You say you wrote the book, in part, to walk alongside your 15-year-old self. What would you tell that girl now?

When this happened to me, I was furious with myself for going to the boys’ room. I was furious with myself for not knowing how to stop it. I was furious with myself for being sick. I thought it was God striking me down. I was very pious. I assumed so much agency over my experience. And to really walk with that girl is to know — she knows what she’s feeling inside, but she has no idea what is surrounding her. She has no idea the history of the decades of assault before her. She has no idea that all of this goes on all the time. And that those boys made a bet: That they could get away with assaulting me and nothing would happen to them. And they were right. That is not about correction. It’s about clarity. I’m not looking for remedy. But knowing helps.

Does it also help her get rid of the shame?

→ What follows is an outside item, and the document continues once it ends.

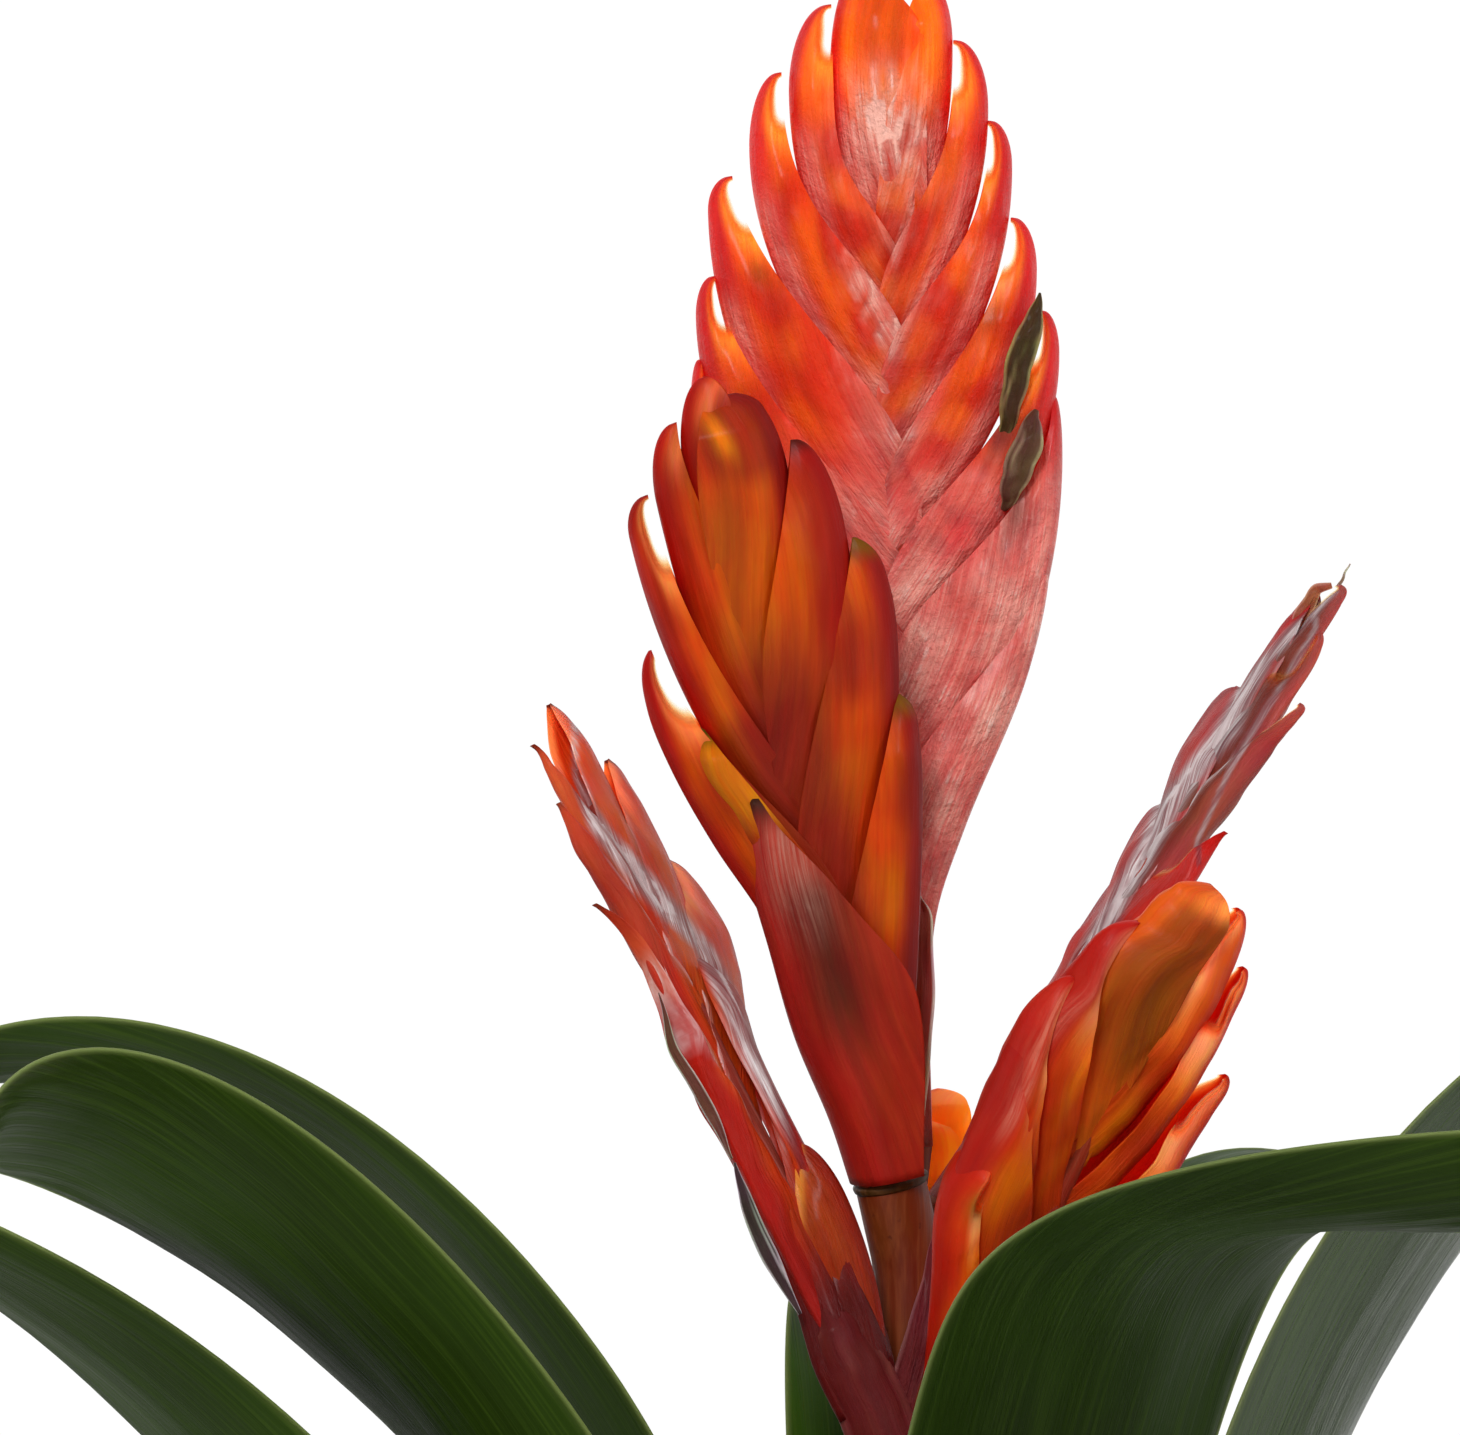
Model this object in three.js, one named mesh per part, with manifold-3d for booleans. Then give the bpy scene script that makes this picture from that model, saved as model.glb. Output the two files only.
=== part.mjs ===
// Flaming sword bromeliad, a whole plant cut from its roots. Millimetres, +Z up.
// The origin is the middle of the flat cut face under the stem base; -Y is the side the big spike faces.
import * as THREE from "three";
import Module from "manifold-3d";

const wasm = await Module();
wasm.setup();
const group = new THREE.Group();
group.name = "flaming_sword_bromeliad";

// ---------------------------------------------------------------- helpers
const rad = (d) => (d * Math.PI) / 180;
const smooth = (x) => {
  const c = Math.min(Math.max(x, 0), 1);
  return c * c * (3 - 2 * c);
};
const add = (...v) => v.reduce((a, b) => [a[0] + b[0], a[1] + b[1], a[2] + b[2]]);
const mul = (a, k) => [a[0] * k, a[1] * k, a[2] * k];
const sub = (a, b) => [a[0] - b[0], a[1] - b[1], a[2] - b[2]];
const dot = (a, b) => a[0] * b[0] + a[1] * b[1] + a[2] * b[2];
const cross = (a, b) => [a[1] * b[2] - a[2] * b[1], a[2] * b[0] - a[0] * b[2], a[0] * b[1] - a[1] * b[0]];
const unit = (a) => mul(a, 1 / Math.hypot(...a));
const cubic = (c, t) => {
  const s = 1 - t;
  return c[0] * s * s * s + 3 * c[1] * s * s * t + 3 * c[2] * s * t * t + c[3] * t * t * t;
};
// points of a level circle, or of a ring about p in the plane of u and v
const circle = (sides, at) => Array.from({ length: sides }, (_, k) => {
  const w = (2 * Math.PI * k) / sides;
  return at(Math.cos(w), Math.sin(w));
});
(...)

I carried shame for a long time, and I’m very finished with it. It’s funny, because people say, “You’re so brave.” And that started to irritate me a bit. We tell a firefighter that he or she is brave because we know fire burns. We tell a marine “You’re brave” because we know you’re gonna get shot at. What is dangerous for me about telling this story? It’s not that they’re saying, “Do you think the boys are going to come after you?” For the most part, it’s, “Gosh, won’t that be embarrassing, or won’t you feel shame?” And that’s not mine. That was never mine. I didn’t hurt anyone.